The railroad announced preliminary first-quarter earnings of 23 cents per share Tuesday, which reflects the cost of the $600 million settlement. Without the settlement and some other one-time costs, the railroad said it would have made $2.39 per share.
Railroad CEO Alan Shaw, who is fighting for his job against an activist investor aiming to overhaul the railroad’s operations, said Norfolk Southern is “becoming a more productive and efficient railroad” but acknowledged there is more work to do.

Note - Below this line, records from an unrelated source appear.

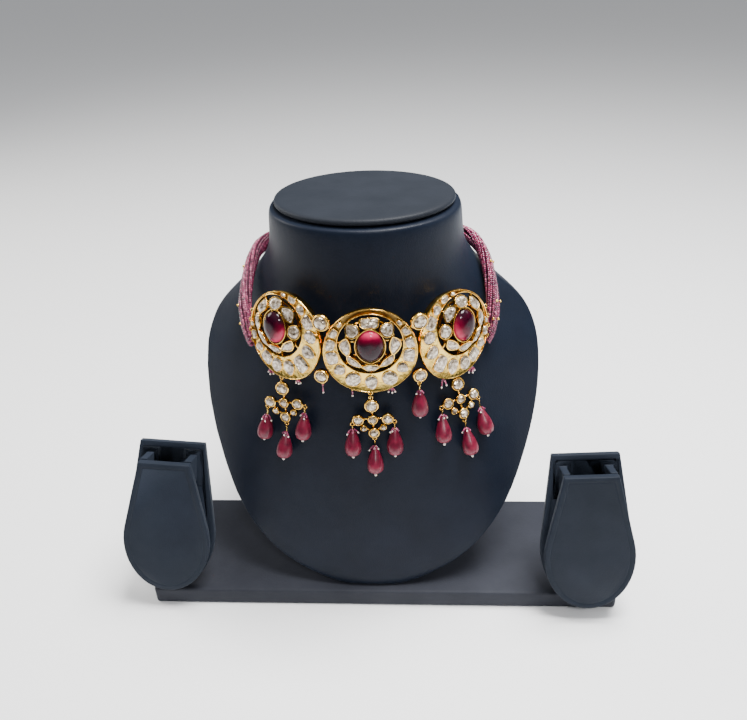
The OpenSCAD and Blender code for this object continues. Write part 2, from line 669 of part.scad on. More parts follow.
module pendant_stones(k) {
    color(polki) in_pendant(k)
        for (p = settings) translate([p.x, p.y, -collet_t / 2]) collet_stone(p.z, collet_t);
}
// The ring between the centre medallion's loop and its pendant's loop
module jump_ring() {
    color(gold) placed(loop_top(0), hang_turn[0], hang_tilt(0)) translate([0, -jump_d / 2, 0])
        rotate([0, 90, 0]) ring(jump_d / 2, ring_wire);
}

// Ruby drops

// Half outline of a drop. Columns: height from its foot as a share of
// drop_h and radius as a share of half drop_d.
drop_rows = [[0, 0.2], [0.02, 0.52], [0.07, 0.78], [0.15, 0.94], [0.26, 1], [0.38, 0.98],
    [0.52, 0.88], [0.66, 0.73], [0.8, 0.55], [0.91, 0.4], [0.97, 0.3], [1, 0.17]];
// Fall of each drop under its ring and its lean, for left, middle and right
drop_fall = [[0.8, 2.2, 1.8], [2.8, 3, 1.7], [1.8, 2.6, 3.6]];
drop_lean = [[-1, 0, 0], [-10, -5, -4], [-6, 2, 5]];
loop_r = ring_r - 0.05;
loop_drop = ring_r - (ring_wire + pin_d) / 2 - wire_gap + loop_r;
neck_gap = 0.25;
rest_gap = 0.4;
widest = 0.74;
function drop_top(fall) = -loop_drop - loop_r - neck_gap - fall;
// Tilt at which a drop's widest part rests on the chest
function drop_tilt(k, r, fall) = let (d = drop_h * widest - drop_top(fall) - ring_r,
        p = pendant_point(k, [r.x, r.y - ring_r - d * 0.95, 0]), x = p.x - axis_x,
        g = (chest_y(x, p.z) - p.y) * cos(chest_turn(x, p.z)))
    asin(max(0, (drop_d / 2 + rest_gap) / cos(chest_tilt(x, p.z)) - g) / d);
// Hangs children, drawn along -Z, from the wire at the foot of a ring
module hang_in(r, lean, tilt) {
    translate([r.x, r.y - ring_r, r.z]) rotate([0, 0, lean]) rotate([-90 - tilt, 0, 0])
        translate([0, 0, ring_r]) children();
}
module hung(k, s) {
    r = ring_at(k, s);
    fall = drop_fall[k][s + 1];
    in_pendant(k) hang_in([r.x, r.y, 0], drop_lean[k][s + 1] - hang_spin[k], drop_tilt(k, r, fall))
        children();
}
module drop_body(fall) {
    top = drop_top(fall);
    rotate_extrude($fn = round_fn) polygon(concat(
        [[drop_bore / 2, top - drop_h]],
        [for (r = drop_rows) [max(r[1] * drop_d / 2, drop_bore / 2 + 0.1), top - drop_h * (1 - r[0])]],
        [[drop_bore / 2, top]]));
}
module pin_body(fall) {
    top = drop_top(fall);
    foot = top - drop_h - pin_ball / 2 - 0.1;
    translate([0, 0, -loop_drop]) rotate([0, 90, 0]) ring(loop_r, pin_d);
    translate([0, 0, foot]) cylinder(d = pin_d, h = -loop_drop - loop_r - foot, $fn = wire_fn);
    translate([0, 0, foot]) sphere(d = pin_ball, $fn = 24);
}
module drop(k, s) {
    color(ruby) hung(k, s) drop_body(drop_fall[k][s + 1]);
}
module drop_pins(k) {
    color(gold) for (s = [-1, 0, 1]) hung(k, s) pin_body(drop_fall[k][s + 1]);
}
// The single drop under the lower right link
link_fall = 2.4;
link_tilt = 2;
module link_hung() {
    on_link(lower_right) hang_in([0, -lower_link_d / 2 - ring_gap, link_t / 2], 0, link_tilt) children();
}
module link_drop() {
    color(ruby) link_hung() drop_body(link_fall);
}
module link_drop_pin() {
    color(gold) link_hung() pin_body(link_fall);
}

// Bundles of bead strands

// The back stretch follows the neck at an angle from straight behind
flare_gap = 1.6;
side_angle = 84;
end_x = clasp_l / 2 + cap_l + 0.3;
end_angle = asin(end_x / half_w(strand_back_z));
function neck_route(s, a) =
    let (z = strand_back_z + (strand_side_z - strand_back_z) * a / side_angle,
        rx = half_w(z), w = wide_y(z), ry = back_y(z) - w,
        n = [2 * sin(a) / rx, back_power * pow(cos(a), 2 - 2 / back_power) / ry],
        off = strand_t / 2 + strand_clear + flare_gap * pow(a / side_angle, 2))
    [axis_x + s * (rx * sin(a) + off * n.x / norm(n)),
        axis_y + w + ry * pow(cos(a), 2 / back_power) + off * n.y / norm(n), z];
// The front stretch is a smooth curve from the medallion's outer edge
// to the side of the neck. Rows: its two guide points, left and right.
route_guides = [[[-7, 4, 14], [-4, -11, -1.2]], [[6, 3.5, 12], [5, -11, -1.2]]];
front_start = 28;
start_gap = 3.9;
function rim_start(s) = let (k = s < 0 ? 1 : 2, r = disc_r + start_gap)
    at(disc_at[k], disc_turn[k], disc_lean[k],
        [s * r * cos(front_start), -r * sin(front_start), -disc_t / 2]);
function bezier(a, b, c, d, t) = a * pow(1 - t, 3) + b * 3 * t * pow(1 - t, 2)
    + c * 3 * t * t * (1 - t) + d * pow(t, 3);
front_steps = 16;
back_steps = 20;
function front_route(s, t) = let (g = route_guides[s < 0 ? 0 : 1], a = rim_start(s),
        d = neck_route(s, side_angle)) bezier(a, a + g[0], d + g[1], d, t);
// Shares of the width and the thickness along the front stretch
front_w = [[0, 0.35], [0.4, 1], [1, 1]];
front_t = [[0, 0.6], [0.35, 1.35], [0.8, 1.15], [1, 1]];
end_share = 0.62;
function strand_stations(s) = concat(
    [for (i = [0:front_steps - 1]) let (t = i / front_steps)
        [front_route(s, t), strand_w * lookup(t, front_w), strand_t * lookup(t, front_t)]],
    [for (i = [0:back_steps]) let (t = i / back_steps, a = side_angle + (end_angle - side_angle) * t)
        [neck_route(s, a), strand_w * (1 - (1 - end_share) * pow(t, 3)), strand_t]]);
strand_sides = 12;
module strands(s) {
    st = strand_stations(s);
    n = len(st);
    color(garnet) skin([for (i = [0:n - 1])
        let (p = st[i][0], d = st[min(i + 1, n - 1)][0] - st[max(i - 1, 0)][0], t = d / norm(d),
            o = [p.x - axis_x, p.y - axis_y, 0], c = cross(t, o), b = c / norm(c), m = cross(b, t))
        [for (j = [0:strand_sides - 1]) let (a = 360 * j / strand_sides)
            p + m * (st[i][2] / 2 * cos(a)) + b * (st[i][1] / 2 * sin(a))]]);
}
// Caps and clasp behind the neck
back_mid = [axis_x, neck_route(1, 0).y, strand_back_z];
module behind(s) {
    translate(back_mid) rotate([0, 90 * s, 0]) children();
}
module end_cap(s) {
    color(gold) behind(s) translate([0, 0, clasp_l / 2 + 0.1])
        cylinder(d1 = clasp_d - 1, d2 = strand_t, h = cap_l, $fn = round_fn);
}
module clasp() {
    color(gold) behind(1) translate([0, 0, -clasp_l / 2]) {
        cylinder(d = clasp_d, h = clasp_l, $fn = round_fn);
        translate([0, 0, clasp_l * 0.42]) cylinder(d = clasp_d + 0.5, h = clasp_l * 0.16, $fn = round_fn);
    }
}

base_board();
bust();
bust_cap();
ear_back(-1);  // left_ear_stand_back
ear_tongue(-1);  // left_ear_stand_tongue
ear_back(1);  // right_ear_stand_back
ear_tongue(1);  // right_ear_stand_tongue
medallion(0);  // center_medallion
ruby_stone(0);  // center_ruby
crescent_stones(0);  // center_crescent_stones
petal_stones(0);  // center_petal_stones
medallion(1);  // left_medallion
ruby_stone(1);  // left_ruby
crescent_stones(1);  // left_crescent_stones
petal_stones(1);  // left_petal_stones
medallion(2);  // right_medallion
ruby_stone(2);  // right_ruby
crescent_stones(2);  // right_crescent_stones
petal_stones(2);  // right_petal_stones
link(upper_left);  // upper_left_link
link_stone(upper_left);  // upper_left_link_stone
link(lower_left);  // lower_left_link
link_stone(lower_left);  // lower_left_link_stone
link(upper_right);  // upper_right_link
link_stone(upper_right);  // upper_right_link_stone
link(lower_right);  // lower_right_link
link_stone(lower_right);  // lower_right_link_stone
pendant(0);  // center_pendant
pendant_stones(0);  // center_pendant_stones
jump_ring();  // center_jump_ring
drop_pins(0);  // center_drop_pins
drop(0, -1);  // center_drop_left
drop(0, 0);  // center_drop_middle
drop(0, 1);  // center_drop_right
pendant(1);  // left_pendant
pendant_stones(1);  // left_pendant_stones
drop_pins(1);  // left_drop_pins
drop(1, -1);  // left_drop_left
drop(1, 0);  // left_drop_middle
drop(1, 1);  // left_drop_right
pendant(2);  // right_pendant
pendant_stones(2);  // right_pendant_stones
drop_pins(2);  // right_drop_pins
drop(2, -1);  // right_drop_left
drop(2, 0);  // right_drop_middle
drop(2, 1);  // right_drop_right
link_drop();
link_drop_pin();
strands(-1);  // left_strands
strands(1);  // right_strands
end_cap(-1);  // left_end_cap
end_cap(1);  // right_end_cap
clasp();
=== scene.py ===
# %% [markdown]
# # A kundan choker on its neck bust
#
# The necklace is made of three round gold medallions with rubies and flat-cut
# polki stones, pendants with ruby drops, and two thick bundles of fine garnet
# seed beads. It is worn on a black leatherette neck bust. Bust, boards and
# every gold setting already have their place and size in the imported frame, so
# each cell below makes one kind of piece, and sets it where the frame has it.

# %% Load the frame
import math
import random
from contextlib import contextmanager

import bpy
import numpy as np
from mathutils import Matrix, Vector


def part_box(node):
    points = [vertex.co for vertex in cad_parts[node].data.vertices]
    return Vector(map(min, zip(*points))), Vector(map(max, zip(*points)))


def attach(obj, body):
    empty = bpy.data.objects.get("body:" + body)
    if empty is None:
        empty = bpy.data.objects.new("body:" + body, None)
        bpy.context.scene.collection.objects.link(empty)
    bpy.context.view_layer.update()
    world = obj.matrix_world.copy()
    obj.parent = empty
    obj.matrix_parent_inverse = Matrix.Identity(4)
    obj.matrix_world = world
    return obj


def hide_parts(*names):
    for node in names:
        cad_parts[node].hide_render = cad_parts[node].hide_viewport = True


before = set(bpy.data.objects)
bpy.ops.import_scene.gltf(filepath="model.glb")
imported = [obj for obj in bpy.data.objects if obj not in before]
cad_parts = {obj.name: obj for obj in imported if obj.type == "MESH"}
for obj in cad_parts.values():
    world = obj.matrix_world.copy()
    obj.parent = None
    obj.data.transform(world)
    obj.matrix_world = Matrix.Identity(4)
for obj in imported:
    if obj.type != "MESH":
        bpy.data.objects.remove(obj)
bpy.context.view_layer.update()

# %% [markdown]
# ## The camera
#
# The photograph looks down at the bust from just right of its middle, and the
# picture leans a little. Position, direction and lens were worked out from the
# board's corners, the round lid and the two earring stands, whose real shapes
# are known. A camera looks along its own -Z, so its matrix is built from the
# picture's right, its up and its backward direction.

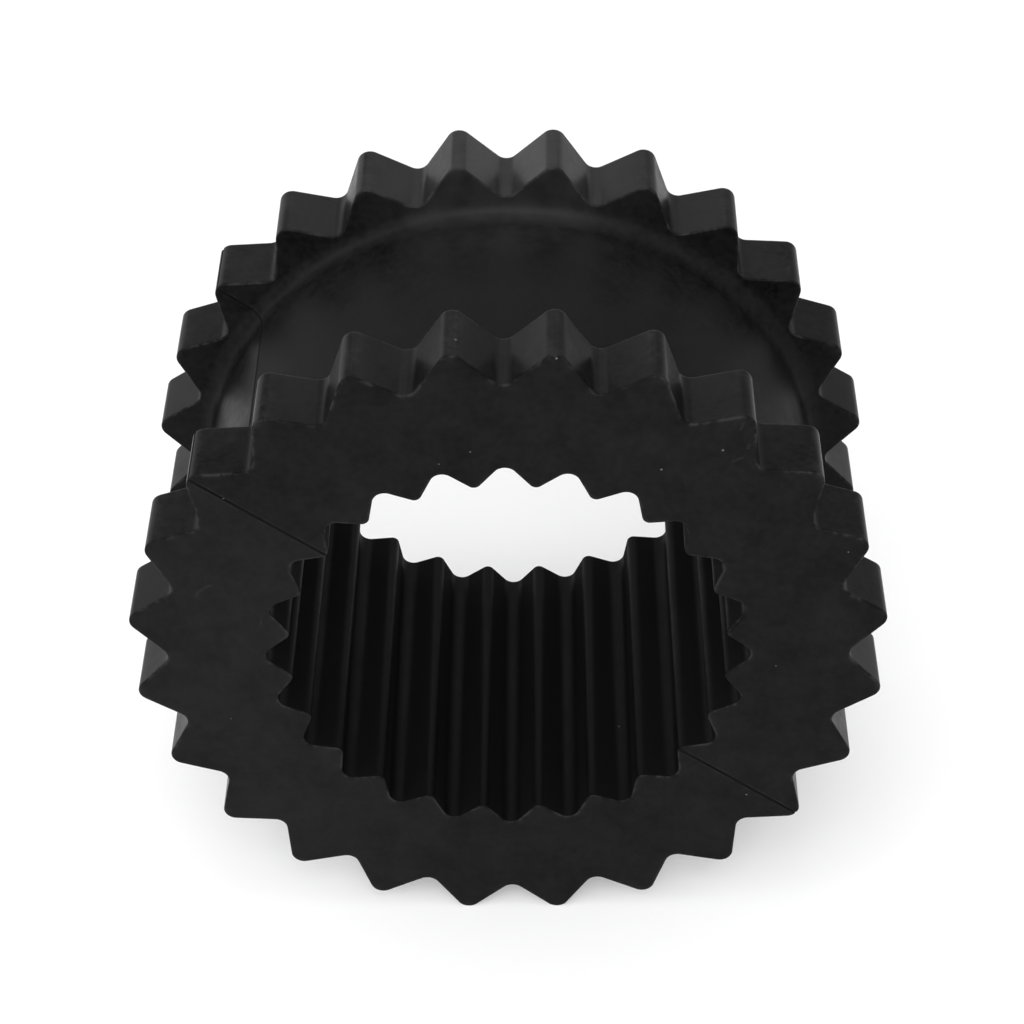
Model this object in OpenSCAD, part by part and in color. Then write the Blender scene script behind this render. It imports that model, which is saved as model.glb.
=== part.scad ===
/* [Sleeve] */
// Length along the axis, from end face to end face
sleeve_l = 63; // [46:0.5:140]
// Width of each toothed ring
ring_w = 12; // [8:0.5:20]
// Depth of the plain waist below the bottoms of the outer tooth gaps
waist_depth = 3.4; // [1.5:0.1:8]
// Radius of the hollow corners where the waist meets the rings
waist_fillet = 3; // [0.5:0.1:6]

/* [Outer teeth] */
// Number of teeth round each ring
outer_teeth = 24; // [18:1:30]
// Diameter over the tooth tips
outer_tip_d = 125; // [115:0.5:140]
// Depth of the outer teeth, from tip to gap bottom
outer_depth = 6.1; // [4:0.1:7]
// Radius of the rounded outer tooth tips
outer_tip_round = 2.2; // [0.8:0.1:2.8]
// Radius of the hollow bottoms of the outer tooth gaps
outer_gap_round = 2.1; // [0.8:0.1:2.8]

/* [Bore teeth] */
// Number of teeth round the bore
bore_teeth = 24; // [18:1:30]
// Diameter over the crests of the bore teeth, the widest shaft that passes
bore_crest_d = 72.5; // [60:0.5:76]
// Depth of the bore teeth, from crest to groove bottom
bore_depth = 3.7; // [2.5:0.1:4.5]
// Radius of the rounded crests of the bore teeth
bore_crest_round = 1.3; // [0.5:0.1:1.6]
// Radius of the hollow groove bottoms between the bore teeth
bore_groove_round = 2; // [0.8:0.1:2.4]

/* [Hidden] */
// Segments in each full circle of the drawn mesh
round_fn = 40;
waist_fn = 144;
// Both cutters run past the faces that they cut by this much
cutter_past = 1;
// Every round of a tooth overlaps the straight flanks beside it by this much, so that they
// meet in one clean edge
round_lap = 0.001;

outer_tip_r = outer_tip_d / 2;
outer_gap_r = outer_tip_r - outer_depth;
bore_crest_r = bore_crest_d / 2;
bore_groove_r = bore_crest_r + bore_depth;
waist_l = sleeve_l - 2 * ring_w;
waist_r = outer_gap_r - waist_depth;
// At least this much flat ring face stays between the hollow corner and the tooth gap bottoms
face_strip = 0.2;
corner_r = min(waist_fillet, waist_depth - face_strip);

// A point at radius r, turned by angle a from straight down
function from_below(r, a) = [r * sin(a), -r * cos(a)];

// Direction of the flank's normal, for the straight flank that touches a tip circle on one
// side and the next gap circle on its other side
function flank_turn(tip_c, gap_c, radii) =
    let (reach = gap_c - tip_c)
    atan2(reach.y, reach.x) - acos(radii / norm(reach));

function along(a) = [cos(a), sin(a)];

// Swaps left and right, then turns a point round the axis
function mirrored(p) = [-p.x, p.y];
function turned(p, a) = [p.x * cos(a) - p.y * sin(a), p.x * sin(a) + p.y * cos(a)];

// Outline of a ring of round-ended triangular teeth: straight flanks, a tip circle at each
// tooth and a gap circle between teeth. The first tooth points straight down before its turn.
module toothed_outline(teeth, tip_r, gap_r, tip_round, gap_round, turn) {
    pitch = 360 / teeth;
    tip_c = from_below(tip_r - tip_round, 0);
    gap_c = from_below(gap_r + gap_round, pitch / 2);
    tip_reach = tip_round - round_lap;
    gap_reach = gap_round - round_lap;
    normal = along(flank_turn(tip_c, gap_c, tip_reach + gap_reach));
    // Where the flank leaves the tip circle and where it meets the gap circle
    tip_end = tip_c + tip_reach * normal;
    gap_end = gap_c - gap_reach * normal;
    tooth = [mirrored(gap_end), mirrored(tip_end), tip_end, gap_end];
    rotate(turn)
    difference() {
        union() {
            polygon([for (k = [0:teeth - 1], p = tooth) turned(p, k * pitch)]);
            for (k = [0:teeth - 1])
                rotate(k * pitch)
                translate(tip_c)
                circle(r = tip_round, $fn = round_fn);
        }
        for (k = [0:teeth - 1])
            rotate(k * pitch)
            translate(gap_c)
            circle(r = gap_round, $fn = round_fn);
    }
}

// The toothed bar that both rings are left standing on, with an outer gap straight down
module toothed_bar() {
    linear_extrude(sleeve_l, center = true)
    toothed_outline(outer_teeth, outer_tip_r, outer_gap_r, outer_tip_round, outer_gap_round,
                    180 / outer_teeth);
}

// Half section of the groove between the rings, with hollow corners at its bottom
module waist_section() {
    depth = outer_tip_r - waist_r + cutter_past;
    translate([waist_r + corner_r, -waist_l / 2])
    square([depth - corner_r, waist_l]);
    translate([waist_r, corner_r - waist_l / 2])
    square([depth, waist_l - 2 * corner_r]);
    for (end = [-1, 1])
        translate([waist_r + corner_r, end * (waist_l / 2 - corner_r)])
        circle(r = corner_r, $fn = round_fn);
}

// Cutter for the plain waist, which leaves a toothed ring at each end
module waist_cutter() {
    rotate_extrude($fn = waist_fn)
    waist_section();
}

// Cutter for the toothed bore, with a groove straight down, in line with an outer gap
module bore_cutter() {
    linear_extrude(sleeve_l + 2 * cutter_past, center = true)
    toothed_outline(bore_teeth, bore_groove_r, bore_crest_r, bore_groove_round,
                    bore_crest_round, 0);
}

// The whole moulding lies on its outer teeth, with its axis along Y and its middle at the
// origin
module sleeve() {
    color("#1a1a1b")
    rotate([90, 0, 0])
    difference() {
        toothed_bar();
        waist_cutter();
        bore_cutter();
    }
}

sleeve();
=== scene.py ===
# %% [markdown]
# # A moulded rubber coupling sleeve
# The sleeve sits between two toothed flanges and turns them together. It is one piece of black
# rubber: two toothed rings joined by a plain waist, with teeth along the whole bore. The CAD
# model gives its sizes. Blender adds what a moulding has besides its form: broken edges, a
# parting line, slightly uneven walls and a rubber finish.

# %% Load the frame
import math

import bmesh
import bpy
from mathutils import Matrix, Vector


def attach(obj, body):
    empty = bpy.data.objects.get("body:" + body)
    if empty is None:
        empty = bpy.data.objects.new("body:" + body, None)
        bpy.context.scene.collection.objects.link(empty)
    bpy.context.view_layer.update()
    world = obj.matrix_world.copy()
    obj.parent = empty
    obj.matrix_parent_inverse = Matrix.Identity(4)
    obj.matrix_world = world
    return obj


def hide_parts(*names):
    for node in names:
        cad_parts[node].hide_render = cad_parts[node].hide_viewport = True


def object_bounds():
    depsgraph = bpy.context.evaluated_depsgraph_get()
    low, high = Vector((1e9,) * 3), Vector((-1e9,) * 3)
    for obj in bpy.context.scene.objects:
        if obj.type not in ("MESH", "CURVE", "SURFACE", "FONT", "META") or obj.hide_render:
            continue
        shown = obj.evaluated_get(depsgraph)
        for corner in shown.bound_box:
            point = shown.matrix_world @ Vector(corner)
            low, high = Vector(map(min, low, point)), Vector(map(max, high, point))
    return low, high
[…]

Ancora Holdings is trying to persuade investors to support its nominees for Norfolk Southern’s board and its plan to replace Shaw and the rest of the management team at the railroad’s May 9 annual meeting. Ancora says the company’s profits have lagged behind the other major freight railroads for years and the investors question Shaw’s leadership.
The railroad said that in addition to the settlement, its results were hurt by $91 million in unusual expenses including money it is spending to fight back against Ancora, management layoffs, and the $25 million it gave to CPKC last month for the right to hire one of that railroad’s executives to be Norfolk Southern’s new chief operating officer.
The railroad said Tuesday that even though volume was up 4% during the first quarter, company revenue fell by 4% because of lower fuel surcharge revenue and changes in the mix of shipments it handled to include more containers of imported goods that railroads get paid less to deliver than other commodities.
Shares of Norfolk Southern Corp., based in Atlanta, were up slightly through the day after a flat start following the settlement announcement.